# Multimodal RAG with Langchain

This cookbook shows how to perform RAG on the table and text output of the nv-ingest pdf extraction pipeline. However, using RAG on tables can present some challenges as raw table data doesn't always work well with semantic similarity search. To account for this we will generate summaries of the table data to perform the similarity search on.

First, we'll load in the text and table json content from the extracted nv-ingest metadata:

In [2]:
import json
from pathlib import Path

text_data = json.loads(Path("/raid/cjarrett/ingest_gh/nv-ingest/processed_docs/text/multimodal_test.pdf.metadata.json").read_text())
table_data = json.loads(Path("/raid/cjarrett/ingest_gh/nv-ingest/processed_docs/structured/multimodal_test.pdf.metadata.json").read_text())

text_content = [doc["metadata"]["content"] for doc in text_data]
table_content = [table["metadata"]["table_metadata"]["table_content"] for table in table_data]

Next, we'll create a chain that uses an llm to summarize table or text chunks

In [3]:
import os

os.environ["OPENAI_API_KEY"] = ""

In [5]:
from langchain_core.output_parsers import StrOutputParser
from langchain_core.prompts import ChatPromptTemplate
from langchain_openai import ChatOpenAI

prompt_text = """You are an assistant tasked with summarizing tables and text. \ 
Give a concise summary of the table or text. Table or text chunk: {element} """
prompt = ChatPromptTemplate.from_template(prompt_text)

model = ChatOpenAI(temperature=0, model="gpt-4o")
summarize_chain = {"element": lambda x: x} | prompt | model | StrOutputParser()

And then we'll apply that chain to each of our text and table chunks

In [None]:
table_summaries = summarize_chain.batch(table_content, {"max_concurrency": 5})
text_summaries = summarize_chain.batch(text_content, {"max_concurrency": 5})

Next, we'll create a multi vectore retriever which allows us to store vectors both for the raw text and tables as well as the summaries we generated

In [None]:
from langchain.retrievers.multi_vector import MultiVectorRetriever
from langchain.storage import InMemoryStore
from langchain_chroma import Chroma
from langchain_core.documents import Document
from langchain_openai import OpenAIEmbeddings

vectorstore = Chroma(collection_name="summaries", embedding_function=OpenAIEmbeddings())

store = InMemoryStore()
id_key = "doc_id"

retriever = MultiVectorRetriever(
    vectorstore=vectorstore,
    docstore=store,
    id_key=id_key,
)

Now, we can add the text and table as well as the text and table summaries to our multi vectore retriever

In [None]:
import uuid

doc_ids = [str(uuid.uuid4()) for _ in texts]
summary_texts = [
    Document(page_content=s, metadata={id_key: doc_ids[i]})
    for i, s in enumerate(text_summaries)
]
retriever.vectorstore.add_documents(summary_texts)
retriever.docstore.mset(list(zip(doc_ids, texts)))

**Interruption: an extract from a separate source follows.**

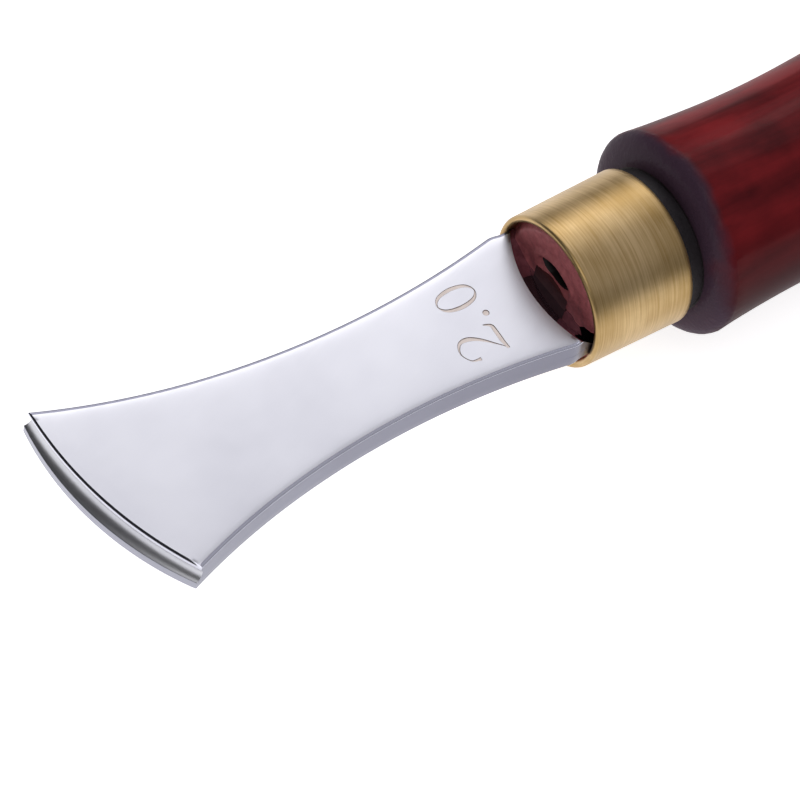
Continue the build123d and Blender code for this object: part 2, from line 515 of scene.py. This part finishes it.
@dataclass
class CreaserHead:
    """Flared plate with two lips and a groove at the tip, a hollow root and a tang."""

    place: Place
    thickness: float = 3.2
    waist_x: float = -17.2
    waist_half: float = 5.36
    tip_flare: float = 0.0057
    tip_flare_end: float = 8.3e-7
    root_flare: float = 0.0056
    root_half: float = 6.6
    mouth_ease: float = 1.5
    seat_x: float = 2.2         # the plate's root stops this deep, in the handle's sawn slot
    upper_lip: Arc = Arc(-10.2, 8.1, 36.8)
    lower_lip: Arc = Arc(-17.5, 6.4, 30.0)
    upper_lip_thickness: float = 0.55
    groove_width: float = 1.55
    groove_depth: float = 0.4
    root_arc: Arc = Arc(12.5, -1.6, 14.1)
    tang_thickness: float = 1.4
    tang_width: float = 4.4
    tang_end_width: float = 2.6
    tang_length: float = 38.0
    tang_start: float = 1.0
    tang_sunk: float = 0.02     # keeps the tang's faces off the plate's
    tang_steps: int = 8
    edge_round: float = 0.24
    tip_bevel: float = 0.17
    lip_break: float = 0.03
    crown_near: Section = (0.06, 0.3)   # drop at the edge and the stretch it fades over
    crown_wide: Section = (0.06, 1.6)
    crowd_share: float = 0.9    # how far the grid crowds towards the long edges
    even_share: float = 0.1
    along: int = 130
    across: int = 84
    round_steps: int = 6
    groove_steps: int = 26
    rim_cells: int = 3          # grid cells along each flank that buffing has rounded over
    mark: Sequence[Material] = ()
    materials: Sequence[Material] = ()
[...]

table_ids = [str(uuid.uuid4()) for _ in tables]
summary_tables = [
    Document(page_content=s, metadata={id_key: table_ids[i]})
    for i, s in enumerate(table_summaries)
]
retriever.vectorstore.add_documents(summary_tables)
retriever.docstore.mset(list(zip(table_ids, tables)))

Finally, we'll create an RAG chain that we can use to query our pdf in naturall language

In [None]:
from langchain_core.runnables import RunnablePassthrough

template = """You are an assistant for question-answering tasks. 
Answer the question based only on the following context, which can include text and tables:
{context}
Question: {question}
"""
prompt = ChatPromptTemplate.from_template(template)

model = ChatOpenAI(temperature=0, model="gpt-4o")

chain = (
    {"context": retriever, "question": RunnablePassthrough()}
    | prompt
    | model
    | StrOutputParser()
)

In [None]:
chain.invoke("What activity was the giraffe performing?")